▶ **TASK**: Pull every line with the word "this" out of the entries below.

▶ **EXERCISE MATERIALS**:
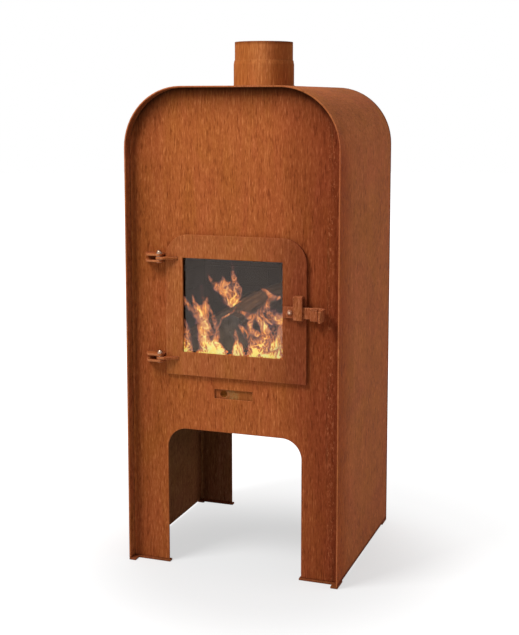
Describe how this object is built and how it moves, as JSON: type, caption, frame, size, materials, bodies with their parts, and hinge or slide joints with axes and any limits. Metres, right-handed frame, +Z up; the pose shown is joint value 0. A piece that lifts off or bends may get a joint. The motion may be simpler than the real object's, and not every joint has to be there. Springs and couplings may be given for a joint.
{
  "type": "patio stove",
  "caption": "Free-standing wood-burning patio stove of weathering steel on a legged arch casing, with hinged glass door, lift-up latch lever, sliding air control and top flue spigot.",
  "frame": {"origin": "middle of the bounding box on the floor, under the foot plates", "axes": "+Z up through the flue, +X to the stove's right as seen from the front, +Y from the door to the back"},
  "size_m": [0.55, 0.5328, 1.309],
  "materials": {
    "corten_shell": "rust patina, matt, with fine upright streaks",
    "corten_face": "rust patina, matt, with fine upright streaks",
    "corten_fitting": "rust patina, matt, with fine upright streaks",
    "raw_steel": "heat-darkened mill scale, matt",
    "stainless": "bright stainless",
    "cast_iron": "sooty, matt",
    "fire_board": "fire-clay board, sooty, matt",
    "rope_seal": "pressed glass-fibre tape",
    "dark_glass": "dark ceramic glass"
  },
  "bodies": {
    "casing": {"outer_shell": "corten_shell", "front_plate": "corten_face", "back_plate": "corten_face", "flue_spigot": "corten_face", "flue_collar": "corten_face", "foot_plate_front_left": "corten_fitting", "foot_plate_front_right": "corten_fitting", "foot_plate_back_left": "corten_fitting", "foot_plate_back_right": "corten_fitting", "hinge_ear_upper_top": "corten_fitting", "hinge_ear_upper_bottom": "corten_fitting", "hinge_ear_lower_top": "corten_fitting", "hinge_ear_lower_bottom": "corten_fitting", "latch_keeper": "corten_fitting", "casing_floor": "raw_steel", "firebox_floor": "raw_steel", "ash_pan": "raw_steel", "baffle_plate": "raw_steel", "baffle_angle_left": "raw_steel", "baffle_angle_right": "raw_steel", "slide_runner_top": "raw_steel", "slide_runner_bottom": "raw_steel", "slide_stop_left": "raw_steel", "slide_stop_right": "raw_steel", "hinge_bolt_upper": "stainless", "hinge_bolt_lower": "stainless", "hinge_cap_nut_upper": "stainless", "hinge_cap_nut_lower": "stainless", "hinge_washer_upper_top": "stainless", "hinge_washer_upper_bottom": "stainless", "hinge_washer_lower_top": "stainless", "hinge_washer_lower_bottom": "stainless", "fire_grate": "cast_iron", "hearth_board": "fire_board", "liner_left": "fire_board", "liner_right": "fire_board", "liner_back": "fire_board"},
    "door": {"door_plate": "corten_face", "door_glass": "dark_glass", "glass_gasket": "rope_seal", "door_seal": "rope_seal", "glass_strip_top": "raw_steel", "glass_strip_bottom": "raw_steel", "glass_screw_top_left": "stainless", "glass_screw_top_right": "stainless", "glass_screw_bottom_left": "stainless", "glass_screw_bottom_right": "stainless", "hinge_leaf_upper": "corten_fitting", "hinge_leaf_lower": "corten_fitting", "latch_strap": "corten_fitting", "latch_screw": "stainless", "latch_washer": "stainless"},
    "lever": {"latch_lever": "corten_fitting"},
    "slide": {"air_slide": "corten_fitting"}
  },
  "joints": [
    {"name": "door_swing", "type": "hinge", "parent": "casing", "child": "door", "pos_m": [-0.187, -0.22565, 0.663], "axis": [0, 0, -1], "range_deg": [0, 165]},
    {"name": "latch_lift", "type": "hinge", "parent": "door", "child": "lever", "pos_m": [0.15, -0.21835, 0.663], "axis": [0, -1, 0], "range_deg": [0, 30]},
    {"name": "air_slide_travel", "type": "slide", "parent": "casing", "child": "slide", "axis": [1, 0, 0], "range_m": [0, 0.066]}
  ]
}
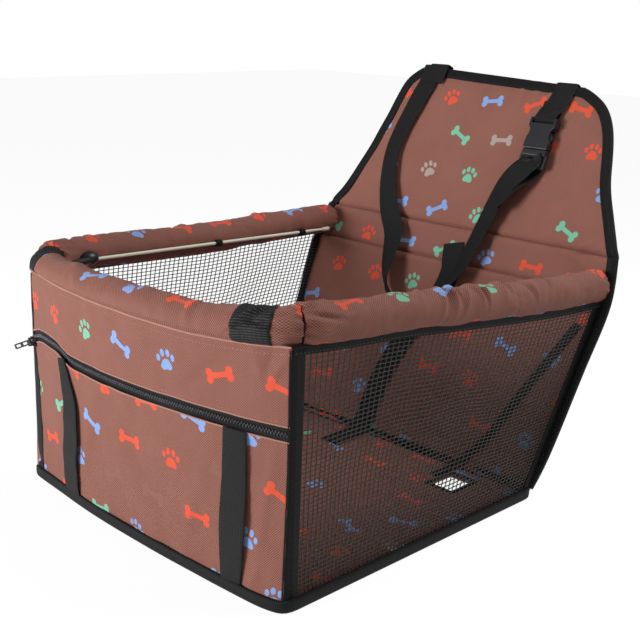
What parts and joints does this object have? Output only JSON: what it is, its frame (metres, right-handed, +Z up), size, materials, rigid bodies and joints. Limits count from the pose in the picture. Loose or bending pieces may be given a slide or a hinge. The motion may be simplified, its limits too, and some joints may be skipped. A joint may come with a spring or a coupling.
{
  "type": "dog car seat",
  "caption": "Soft folding car seat for a dog: open cloth basket with net sides, padded rim on thin rods, zip pocket, and a back flap held by a buckled head restraint strap.",
  "frame": {"origin": "middle of the floor panel's underside, where the basket rests on the seat", "axes": "+X to the right side seen from in front, +Y to the leaning back, +Z up"},
  "size_m": [0.4758, 0.6239, 0.4561],
  "materials": {
    "brown_oxford": "coated oxford weave with a small print",
    "black_net": "knitted net",
    "black_webbing": "ribbed tape and webbing",
    "black_acetal": "fine satin moulding",
    "white_rod": "smooth glass fibre",
    "black_zip": "woven tape and nylon coil",
    "enamelled_zinc": "semi-gloss enamel"
  },
  "bodies": {
    "basket": {"floor_panel": "brown_oxford", "floor_binding_front": "black_webbing", "floor_binding_left": "black_webbing", "floor_binding_right": "black_webbing", "floor_binding_back": "black_webbing", "front_wall": "brown_oxford", "pocket_lower_panel": "brown_oxford", "pocket_upper_panel": "brown_oxford", "zip_tape_lower": "black_zip", "zip_tape_upper": "black_zip", "zip_coil": "black_zip", "corner_tape_left": "black_webbing", "corner_tape_right": "black_webbing", "pocket_strap_left": "black_webbing", "pocket_strap_right": "black_webbing", "net_left": "black_net", "net_right": "black_net", "net_tape_left": "black_webbing", "net_tape_right": "black_webbing", "back_wall": "brown_oxford", "back_strip": "brown_oxford", "back_binding_left": "black_webbing", "back_binding_right": "black_webbing", "rim_roll_front": "brown_oxford", "rim_roll_left": "brown_oxford", "rim_roll_right": "brown_oxford", "elastic_band_left": "black_webbing", "elastic_band_right": "black_webbing", "front_rod": "white_rod", "rod_elbow_left": "black_acetal", "rod_elbow_right": "black_acetal", "rod_loop_front_1": "black_webbing", "rod_loop_front_2": "black_webbing", "rod_loop_left_1": "black_webbing", "rod_loop_left_2": "black_webbing", "rod_loop_right_1": "black_webbing", "rod_loop_right_2": "black_webbing", "tether_strap": "black_webbing", "slot_strap": "black_webbing"},
    "flap": {"flap_panel": "brown_oxford", "flap_binding": "black_webbing", "headrest_strap": "black_webbing", "loop_strap": "black_webbing", "buckle_shell": "black_acetal", "buckle_plug": "black_acetal"},
    "rod_left": {"side_rod_left": "white_rod", "rod_tip_left": "white_rod"},
    "rod_right": {"side_rod_right": "white_rod", "rod_tip_right": "white_rod"},
    "slider": {"zip_slider": "enamelled_zinc"},
    "pull": {"zip_pull": "enamelled_zinc"},
    "prong_left": {"buckle_prong_left": "black_acetal"},
    "prong_right": {"buckle_prong_right": "black_acetal"}
  },
  "joints": [
    {"name": "flap_fold", "type": "hinge", "parent": "basket", "child": "flap", "pos_m": [0, 0.30236, 0.26693], "axis": [1, 0, 0], "range_deg": [0, 105], "deforming": ["headrest_strap"]},
    {"name": "zip_travel", "type": "hinge", "parent": "basket", "child": "slider", "pos_m": [0, 0.64018, 0.165], "axis": [0, 0, 1], "range_deg": [0, 26.54]},
    {"name": "zip_pull_swing", "type": "hinge", "parent": "slider", "child": "pull", "pos_m": [-0.19804, -0.19959, 0.165], "axis": [0, 0, 1], "range_deg": [-60, 110]},
    {"name": "rod_slide_left", "type": "slide", "parent": "basket", "child": "rod_left", "axis": [-0.0352, 0.9988, -0.0344], "range_m": [0, 0.02]},
    {"name": "rod_slide_right", "type": "slide", "parent": "basket", "child": "rod_right", "axis": [0.0352, 0.9988, -0.0344], "range_m": [0, 0.02]},
    {"name": "prong_squeeze_right", "type": "hinge", "parent": "flap", "child": "prong_right", "pos_m": [0.09551, 0.33953, 0.3686], "axis": [0, -0.9135, 0.4067], "range_deg": [0, 12], "stiffness_Nm_per_rad": 0.01},
    {"name": "prong_squeeze_left", "type": "hinge", "parent": "flap", "child": "prong_left", "pos_m": [0.07249, 0.33953, 0.3686], "axis": [0, 0.9135, -0.4067], "range_deg": [0, 12], "stiffness_Nm_per_rad": 0.01}
  ],
  "couplings": [
    {"joint": "prong_squeeze_left", "follows": "prong_squeeze_right", "ratio": 1}
  ]
}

▶ **ANSWER IN FULL**:
Describe how this object is built and how it moves, as JSON: type, caption, frame, size, materials, bodies with their parts, and hinge or slide joints with axes and any limits. Metres, right-handed frame, +Z up; the pose shown is joint value 0. A piece that lifts off or bends may get a joint. The motion may be simpler than the real object's, and not every joint has to be there. Springs and couplings may be given for a joint.
What parts and joints does this object have? Output only JSON: what it is, its frame (metres, right-handed, +Z up), size, materials, rigid bodies and joints. Limits count from the pose in the picture. Loose or bending pieces may be given a slide or a hinge. The motion may be simplified, its limits too, and some joints may be skipped. A joint may come with a spring or a coupling.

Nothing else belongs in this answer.